Mr. Bezos has said that Amazon is staying put in a city because the kinds of employees it wants are attracted to an urban environment. But the concrete and steel canyons around Amazon’s new downtown properties do not have a lot of greenery. That is where the spheres and Mr. Gagliardo, whom Amazon hired to fill them with plants, enter the picture.
Margaret O’Mara, an associate professor of history at the University of Washington, sees the spheres as a kind of Walden Pond under glass. “It’s a retreat, a cathedral away from the hubbub of the city,” she said.
There was plenty of noise inside the spheres on a recent tour, as workers welded steel, pounded bolts into place and sawed concrete inside the half-built structure. The glass panels that make up the carapace of the spheres were being lowered onto steel supports in eye-catching shapes.
Wearing a hard hat, Mr. Gagliardo dodged power cords and scaffolding, surveying an enormous mass of concrete where a five-story living wall — fabric pockets filled with plants — will eventually be installed. He pointed to where a glass roof panel will be removed and a 45-foot fig tree will be lifted by crane into one of the spheres, one of 40 to 50 trees that will be installed.
“Being able to walk through here, I’m starting to see where things are going to go,” he said.
The spheres will have meeting areas called treehouses, and suspension bridges high off the ground that will be just wobbly enough to quicken the pulses of employees who walk over them. “Amazon said, ‘Make this fun,'” said Mr. Alberda, the architect.
Amazon’s architects had to make the spheres welcoming for both plants and people, a space with the abundance of a conservatory but without the stickiness that will fog MacBook screens and make people sweat.
During the day, Amazon will keep the spheres at 72 degrees and 60 percent humidity, while at night the temperature will average 55 degrees and the humidity 85 percent, which Mr. Gagliardo said would be optimal for the cloud forest plant specimens it has collected.
A growing body of academic research points to the benefits of giving employees access to nature. About a decade ago, Ihab Elzeyadi, an associate professor of architecture at the University of Oregon, conducted a study in which workers who were provided with a view of nature experienced a 20 percent reduction in sick leave from their employer, though it was not clear why that happened.
Dr. Elzeyadi said he was intrigued by Amazon’s sphere project, but not convinced it would be as effective as letting workers gaze at plants from their desks.

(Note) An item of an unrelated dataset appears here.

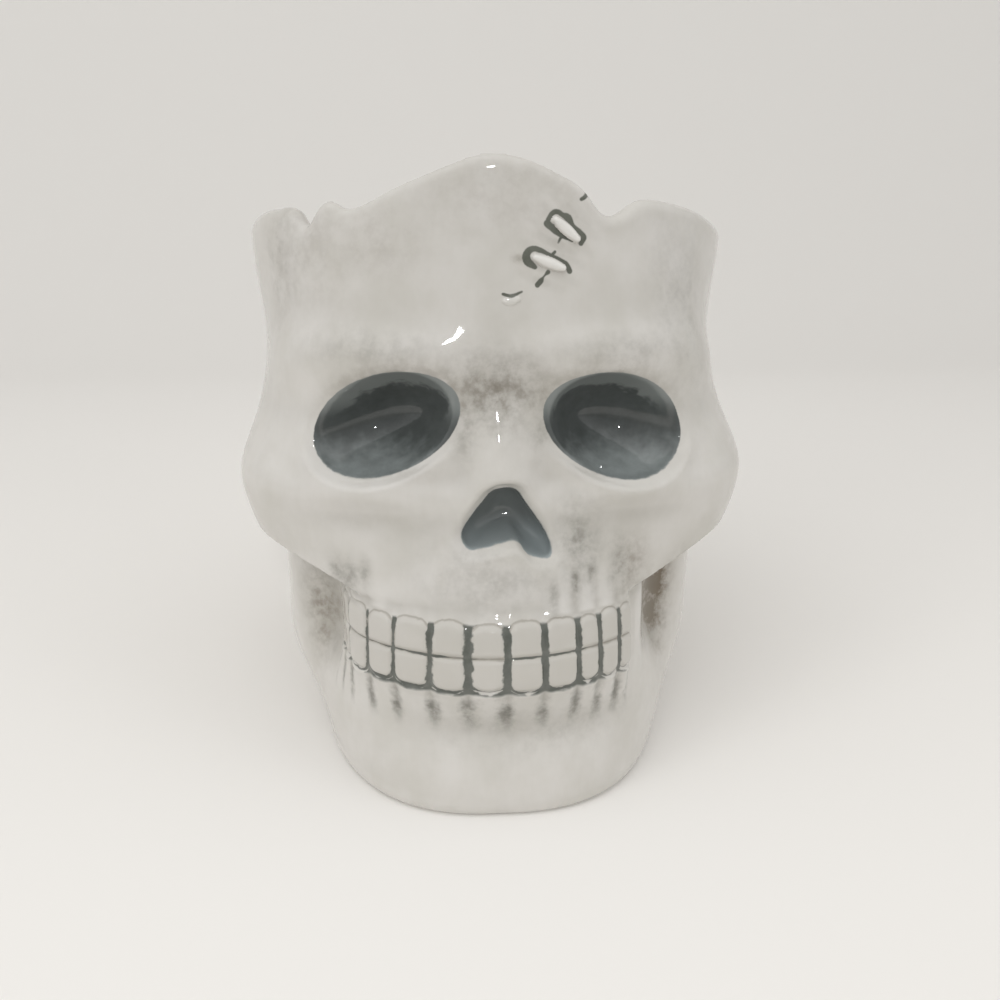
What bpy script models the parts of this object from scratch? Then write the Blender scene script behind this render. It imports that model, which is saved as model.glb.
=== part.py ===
"""Skull candle holder: one slip-cast vessel of glazed earthenware, open at a wavy rim.

The face looks along -Y. The upright axis runs through the middle of the vessel, and
the origin is in the middle of the underside.
"""

import math

import bpy
import numpy as np

MM = 0.001

# The shell.
HEIGHT = 145.0 * MM  # peak of the rim over the forehead
WALL = 4.5 * MM
FLOOR = 6.0 * MM
FOOT_ROUND = 3.0 * MM  # where the wall turns under the foot
FLOOR_ROUND = 9.0 * MM  # where the inner wall meets the floor

# The plain body at five levels: its height, half width, and reach in front and behind.
FOOT_SIDE = 45.5 * MM
FOOT_FRONT = 64.5 * MM
FOOT_BACK = 35.0 * MM
JAW_HEIGHT = 36.0 * MM
JAW_SIDE = 52.4 * MM
JAW_FRONT = 62.5 * MM
JAW_BACK = 47.0 * MM
CHEEK_HEIGHT = 76.0 * MM
CHEEK_SIDE = 54.0 * MM
CHEEK_FRONT = 55.0 * MM
CHEEK_BACK = 63.0 * MM
BROW_HEIGHT = 106.0 * MM
BROW_SIDE = 56.6 * MM
BROW_FRONT = 52.5 * MM
BROW_BACK = 67.0 * MM
RIM_SIDE = 56.8 * MM
RIM_FRONT = 47.5 * MM
RIM_BACK = 61.0 * MM
FOOT_SQUARE = 2.45  # 2 is an ellipse, more is squarer
JAW_SQUARE = 2.1
CHEEK_SQUARE = 2.45
BROW_SQUARE = 2.45
RIM_SQUARE = 2.3
BACK_SQUARE = 2.1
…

“You’re making a big investment and betting on two big hypotheses,” he said. “Will they leave work and go there and, having that kind of nature-bathing maybe once a week, will it really impact their stress levels?”
Any respite from stress could be particularly helpful for a company that has a reputation for a sometimes punishing work environment.
Until plants start moving into the spheres next spring, Mr. Gagliardo, 50, dotes on them in their temporary home in the huge greenhouse Amazon has been leasing for the last couple of years. He will continue to tend to the plants for Amazon after they are planted in the spheres.
He stops by a welwitschia, a Namibian plant with two leaves, proclaiming it the “ugliest plant in the world” and delivering the line with such enthusiasm that it sounds like a compliment. With misters pumping water into the air, he swells with excitement discussing his current love affair with a group of begonias from Southeast Asia.
“Next week I’ll be more excited about a different group,” he said.
Many of the species Amazon is growing here are endangered or extinct in the wild, acquired from botanical gardens, universities and private growers around the world. Mr. Gagliardo, who previously worked at the Atlanta Botanical Garden and in amphibian conservation, said opportunities to build a plant collection like Amazon’s did not come along often.
“I’m a plant curator by heart,” he said. “So different plant families, amassing a collection of plants, is totally what I geek out on and go crazy about.”